Security: Encryption and authentication are needed to protect sensitive information from unauthorized access or interception.
Data Consistency: Synchronized data requires careful handling to avoid inconsistencies.
Rate Limiting: Performance issues might arise when a large number of webhook requests are placed on the receiving system. It is crucial to put rate-limiting devices in place.
Error Handling: Proper handling of errors is crucial to preventing data loss or disruption.
Endpoint Management: When infrastructure, APIs, or URLs change, maintaining webhook endpoints may be necessary, which might have an impact on integration.
Delivery Order: Webhook alerts may not be given in the same sequence that events happen, which could result in inconsistent data processing.

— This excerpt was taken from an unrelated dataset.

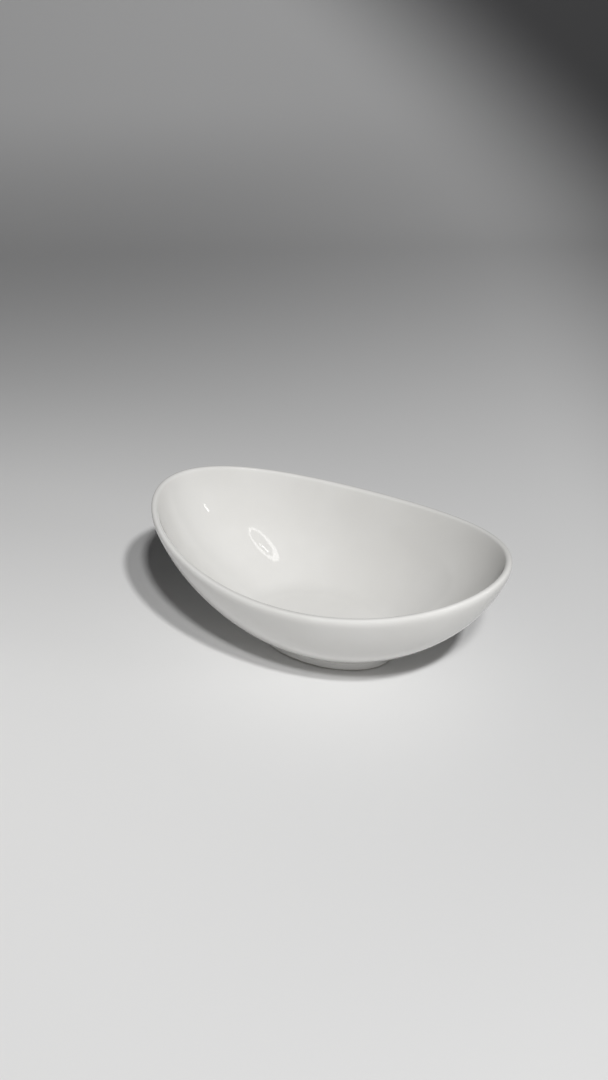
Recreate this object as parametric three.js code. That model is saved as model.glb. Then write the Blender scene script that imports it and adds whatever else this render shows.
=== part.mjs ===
// An oval deep plate in glazed white porcelain, in millimetres, +Z up.
// The origin is the middle of the foot, on the surface that the plate stands on, and +X runs along its length.
// The lip follows a saddle line: low along the two sides and high at the two ends.
import * as THREE from "three";
import { mergeVertices } from "three/addons/utils/BufferGeometryUtils.js";

// Overall sizes, over the outside of the lip
const OVERALL_LENGTH = 210;
const OVERALL_WIDTH = 130;
const SIDE_HEIGHT = 64;
const END_HEIGHT = 78;

// Shell
const LIP_THICKNESS = 4.4; // across the wall where the lip's round begins
const OUTER_LIP_ROUND = 7; // how far down the outside the round reaches
const INNER_LIP_ROUND = 1.6; // how far it reaches down the inside, and in from there over the top
const WALL_THICKNESS_AT_FOOT = 4.6;
const FLOOR_THICKNESS = 4.5;
const WALL_RISE_AT_LIP = 71; // degrees above the horizontal
const WALL_RISE_AT_FOOT = 30; // degrees above the horizontal
const FLOOR_BLEND_UP_WALL = 8; // how far the round between floor and wall climbs the wall
const FLOOR_BLEND_IN = 9; // how far inside the seat's edge the flat floor begins

// Foot ring
const FOOT_LENGTH = 84;
const FOOT_WIDTH = 52;
const FOOT_HEIGHT = 7.8;
const FOOT_RIM_WIDTH = 4.2; // across the ring where it stands
const OUTER_FACE_HEIGHT = 3; // the upright band under the outer cove
const INNER_FACE_HEIGHT = 4.6;
const FOOT_WAIST = 0.5; // how far the top of that band is drawn in
const FOOT_EDGE_ROUND = 0.8;
const OUTER_COVE = 2; // how far the outer cove reaches out to meet the wall
const INNER_COVE = 2.6; // how far the inner cove reaches in under the floor

// Facets
const STATIONS_ROUND = 96;
const WALL_STEPS = 12;
const OUTER_LIP_STEPS = 7;
const INNER_LIP_STEPS = 3;
const BLEND_STEPS = 4;
const COVE_STEPS = 4;
const EDGE_STEPS = 2;

// Where the pieces meet
const footHalfLength = FOOT_LENGTH / 2;
const footHalfWidth = FOOT_WIDTH / 2;
const floorTop = FOOT_HEIGHT + FLOOR_THICKNESS;

// A point of the oval that lies a distance inside the foot's outer edge, at one station round the plate.
function footOval(inset, height, angle) {
  const x = (footHalfLength - inset) * Math.cos(angle);
  const y = (footHalfWidth - inset) * Math.sin(angle);
  return new THREE.Vector3(x, y, height);
}

// Height of the top of the lip: a saddle with its two high points on the long axis.
function lipHeight(angle) {
  return SIDE_HEIGHT + (END_HEIGHT - SIDE_HEIGHT) * Math.cos(angle) ** 2;
}

// A curve from start to end that leaves and arrives at the given slopes.
function curveBySlopes(start, end, startSlope, endSlope) {
  const run = end.x - start.x;
  const rise = end.y - start.y;
  const bendRun = (run * endSlope - rise) / (endSlope - startSlope);
  const bend = new THREE.Vector2(start.x + bendRun, start.y + bendRun * startSlope);
  return new THREE.QuadraticBezierCurve(start, bend, end);
}

// One upright section of the shell, from the middle of the underside round the lip to the middle of the floor.
// Flat points are (distance out from the seat's edge, height).
function shellSection(angle) {
  const seatEdge = footOval(-OUTER_COVE, FOOT_HEIGHT, angle);
  const lipX = (OVERALL_LENGTH / 2) * Math.cos(angle);
  const lipY = (OVERALL_WIDTH / 2) * Math.sin(angle);
  const outward = new THREE.Vector2(lipX - seatEdge.x, lipY - seatEdge.y);
  const reach = outward.length();
  outward.normalize();
  const place = (flat) =>
    new THREE.Vector3(seatEdge.x + outward.x * flat.x, seatEdge.y + outward.y * flat.x, flat.y);

  const lipAngle = THREE.MathUtils.degToRad(WALL_RISE_AT_LIP);
  const footAngle = THREE.MathUtils.degToRad(WALL_RISE_AT_FOOT);
  const upWall = new THREE.Vector2(Math.cos(lipAngle), Math.sin(lipAngle));

  // The lip's two rounds bend at the corners that the wall would have if it ended in a flat top.
  const topWidth = LIP_THICKNESS / upWall.y;
  const crestInset = topWidth - INNER_LIP_ROUND;
  const lean = OUTER_LIP_ROUND * upWall.x;
  const cutByRound = (lean * crestInset) / (lean + crestInset);
  const outerCorner = new THREE.Vector2(reach + cutByRound, lipHeight(angle));
  const innerCorner = outerCorner.clone().sub(new THREE.Vector2(topWidth, 0));
  const crest = outerCorner.clone().sub(new THREE.Vector2(crestInset, 0));
  const wallTop = outerCorner.clone().addScaledVector(upWall, -OUTER_LIP_ROUND);
  const innerTop = innerCorner.clone().addScaledVector(upWall, -INNER_LIP_ROUND);
  const outerRound = new THREE.QuadraticBezierCurve(wallTop, outerCorner, crest);
  const innerRound = new THREE.QuadraticBezierCurve(crest, innerCorner, innerTop);

  const wallFoot = new THREE.Vector2(0, FOOT_HEIGHT);
  const wall = curveBySlopes(wallFoot, wallTop, Math.tan(footAngle), Math.tan(lipAngle));

  const innerWall = (share) => {
    const along = wall.getTangent(share);
    const inward = new THREE.Vector2(-along.y, along.x);
    const thickness = THREE.MathUtils.lerp(WALL_THICKNESS_AT_FOOT, LIP_THICKNESS, share);
    return wall.getPoint(share).addScaledVector(inward, thickness);
  };

  const section = [new THREE.Vector3(0, 0, FOOT_HEIGHT)];
  for (const flat of wall.getPoints(WALL_STEPS)) {
    section.push(place(flat));
  }
  for (const flat of outerRound.getPoints(OUTER_LIP_STEPS).slice(1)) {
    section.push(place(flat));
  }
  for (const flat of innerRound.getPoints(INNER_LIP_STEPS).slice(1)) {
    section.push(place(flat));
  }
  const blendShare = FLOOR_BLEND_UP_WALL / (2 * wall.v0.distanceTo(wall.v1));
  for (let step = 0; step <= WALL_STEPS; step += 1) {
    section.push(place(innerWall(THREE.MathUtils.lerp(1, blendShare, step / WALL_STEPS))));
  }

  const blendTop = innerWall(blendShare);
  const slope = wall.getTangent(blendShare);
  const drop = (blendTop.y - floorTop) / slope.y;
  const corner = blendTop.clone().addScaledVector(slope, -drop);
  corner.y = floorTop;
  const floorEdge = footOval(FLOOR_BLEND_IN - OUTER_COVE, floorTop, angle);
  const blend = new THREE.QuadraticBezierCurve3(place(blendTop), place(corner), floorEdge);
  section.push(...blend.getPoints(BLEND_STEPS).slice(1));
  section.push(new THREE.Vector3(0, 0, floorTop));
  return section;
}

// Points (inset from the foot's outer edge, height) of a cove that rises from a face and turns out under the shell.
// It arrives at the slope at which the wall leaves, so the two run on into each other.
function cove(faceInset, faceTop, reach) {
  const bendHeight = FOOT_HEIGHT - Math.abs(reach) * Math.tan(THREE.MathUtils.degToRad(WALL_RISE_AT_FOOT));
  const start = new THREE.Vector2(faceInset, faceTop);
  const bend = new THREE.Vector2(faceInset, bendHeight);
  const end = new THREE.Vector2(faceInset + reach, FOOT_HEIGHT);
  return new THREE.QuadraticBezierCurve(start, bend, end).getPoints(COVE_STEPS);
}

// Points of a rounded bottom edge, from the side of the ring to the flat that it stands on.
function bottomEdge(sideInset, inwards) {
  const points = [];
  for (let step = 0; step <= EDGE_STEPS; step += 1) {
    const turn = (Math.PI / 2) * (step / EDGE_STEPS);
    const inset = sideInset + inwards * FOOT_EDGE_ROUND * (1 - Math.cos(turn));
    points.push(new THREE.Vector2(inset, FOOT_EDGE_ROUND * (1 - Math.sin(turn))));
  }
  return points;
}

// The foot ring's section as a closed loop: down its inside, across the standing rim, up its outside, over the seat.
const footProfile = [
  ...cove(FOOT_RIM_WIDTH, INNER_FACE_HEIGHT, INNER_COVE).reverse(),
  ...bottomEdge(FOOT_RIM_WIDTH, -1),
  ...bottomEdge(0, 1).reverse(),
  ...cove(FOOT_WAIST, OUTER_FACE_HEIGHT, -OUTER_COVE - FOOT_WAIST),
];

function footSection(angle) {
  return footProfile.map((flat) => footOval(flat.x, flat.y, angle));
}

// Joins the sections round the plate into one skin. A closed section makes a ring; an open one ends in two poles.
function loft(sectionAt, sectionIsClosed) {
  const sections = [];
  for (let station = 0; station < STATIONS_ROUND; station += 1) {
    sections.push(sectionAt((2 * Math.PI * station) / STATIONS_ROUND));
  }
  const corners = [];
  const addTriangle = (a, b, c) => {
    if (!a.equals(b) && !b.equals(c) && !c.equals(a)) {
      corners.push(...a.toArray(), ...b.toArray(), ...c.toArray());
    }
  };
  sections.forEach((here, station) => {
    const next = sections[(station + 1) % STATIONS_ROUND];
    const bands = sectionIsClosed ? here.length : here.length - 1;
    for (let low = 0; low < bands; low += 1) {
      const high = (low + 1) % here.length;
      addTriangle(here[low], next[low], next[high]);
      addTriangle(here[low], next[high], here[high]);
    }
  });
  const loose = new THREE.BufferGeometry();
  loose.setAttribute("position", new THREE.Float32BufferAttribute(corners, 3));
  const skin = mergeVertices(loose);
  skin.computeVertexNormals();
  return skin;
}

function porcelain(colour, roughness) {
  return new THREE.MeshStandardMaterial({ color: colour, roughness, metalness: 0 });
}

function namedMesh(name, geometry, material) {
  const mesh = new THREE.Mesh(geometry, material);
  mesh.name = name;
  return mesh;
}

const plate = new THREE.Group();
plate.add(namedMesh("plate_body", loft(shellSection, false), porcelain(0xeceae5, 0.12)));
plate.add(namedMesh("foot_ring", loft(footSection, true), porcelain(0xe6e3dc, 0.2)));

export default plate;
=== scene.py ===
# An oval deep plate in glazed white porcelain, standing on a pale studio floor.
# Metres, +Z up. The origin is the middle of the foot, on the floor, and +X runs along the plate's length.
import math

import bpy
from mathutils import Matrix, Vector


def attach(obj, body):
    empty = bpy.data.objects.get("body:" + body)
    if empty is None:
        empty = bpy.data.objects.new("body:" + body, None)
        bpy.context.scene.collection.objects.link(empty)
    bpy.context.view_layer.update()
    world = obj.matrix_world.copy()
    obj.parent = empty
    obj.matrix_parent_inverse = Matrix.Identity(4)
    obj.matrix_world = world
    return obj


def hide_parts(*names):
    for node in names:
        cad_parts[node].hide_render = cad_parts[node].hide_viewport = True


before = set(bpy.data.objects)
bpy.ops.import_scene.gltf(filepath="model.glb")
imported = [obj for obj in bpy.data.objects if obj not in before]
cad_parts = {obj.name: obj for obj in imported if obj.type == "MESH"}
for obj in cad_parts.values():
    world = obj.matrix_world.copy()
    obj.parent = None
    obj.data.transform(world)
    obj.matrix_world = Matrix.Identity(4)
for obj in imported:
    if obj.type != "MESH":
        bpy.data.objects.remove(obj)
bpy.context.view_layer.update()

# Overall sizes, over the outside of the lip
OVERALL_LENGTH = 0.210
OVERALL_WIDTH = 0.130
SIDE_HEIGHT = 0.064
END_HEIGHT = 0.078

# Shell
LIP_THICKNESS = 0.0044
OUTER_LIP_ROUND = 0.007
INNER_LIP_ROUND = 0.0016
WALL_THICKNESS_AT_FOOT = 0.0046
FLOOR_THICKNESS = 0.0045
WALL_RISE_AT_LIP = math.radians(71)
WALL_RISE_AT_FOOT = math.radians(30)
FLOOR_BLEND_UP_WALL = 0.008
FLOOR_BLEND_IN = 0.009

# Foot ring
FOOT_LENGTH = 0.084
FOOT_WIDTH = 0.052
FOOT_HEIGHT = 0.0078
FOOT_RIM_WIDTH = 0.0042
OUTER_FACE_HEIGHT = 0.003
INNER_FACE_HEIGHT = 0.0046
FOOT_WAIST = 0.0005
FOOT_EDGE_ROUND = 0.0008
OUTER_COVE = 0.002
INNER_COVE = 0.0026

# Facets
STATIONS_ROUND = 288
WALL_STEPS = 40
OUTER_LIP_STEPS = 21
INNER_LIP_STEPS = 9
LIP_FACE_STEPS = 4
BLEND_STEPS = 14
FLOOR_RINGS = 8
SEAT_RINGS = 4
COVE_STEPS = 10
EDGE_STEPS = 6
FACE_STEPS = 3
CREASE_ANGLE = math.radians(25)  # edges sharper than this, round the seat of the foot, aren't shaded smooth

floor_top = FOOT_HEIGHT + FLOOR_THICKNESS
up_wall = Vector((math.cos(WALL_RISE_AT_LIP), math.sin(WALL_RISE_AT_LIP)))


def bezier(start, bend, end, share):
    return start * (1 - share) ** 2 + bend * (2 * share * (1 - share)) + end * share ** 2


def bezier_direction(start, bend, end, share):
    return ((bend - start) * (1 - share) + (end - bend) * share).normalized()


def shares(steps):
    return [step / steps for step in range(steps + 1)]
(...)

The choice between APIs and Webhooks depends on several factors, including specific integration needs, desired functionality, and the technical capabilities of the systems involved. Here are some key factors that influence the decision:
- Real-Time Updates
- Event-Driven vs Request-Response
- Integration Complexity
- System Compatibility
- Security and Authentication
- Complexity of Implementation
- Flexibility and Control
The software we use on a daily basis uses both webhooks and APIs extensively, and because of how similar they are, it can be difficult to understand how each one is used.
In conclusion, webhooks enable minimal data sharing between software when a certain action occurs, whereas APIs demand user input on one end to request or modify data on the other.
Avoid the hassle of an API and instead construct a straightforward webhook if you want to send a notification or change information as soon as a specific criterion is fulfilled. You'll probably need to develop an API if you're working with varying data or wish to perform data modifications rather than just push notifications.
The most crucial consideration when deciding between the two is if the data you wish to view is continuously updated. If so, a webhook probably won't be as useful as an API. If it isn't, you might want to use a webhook instead.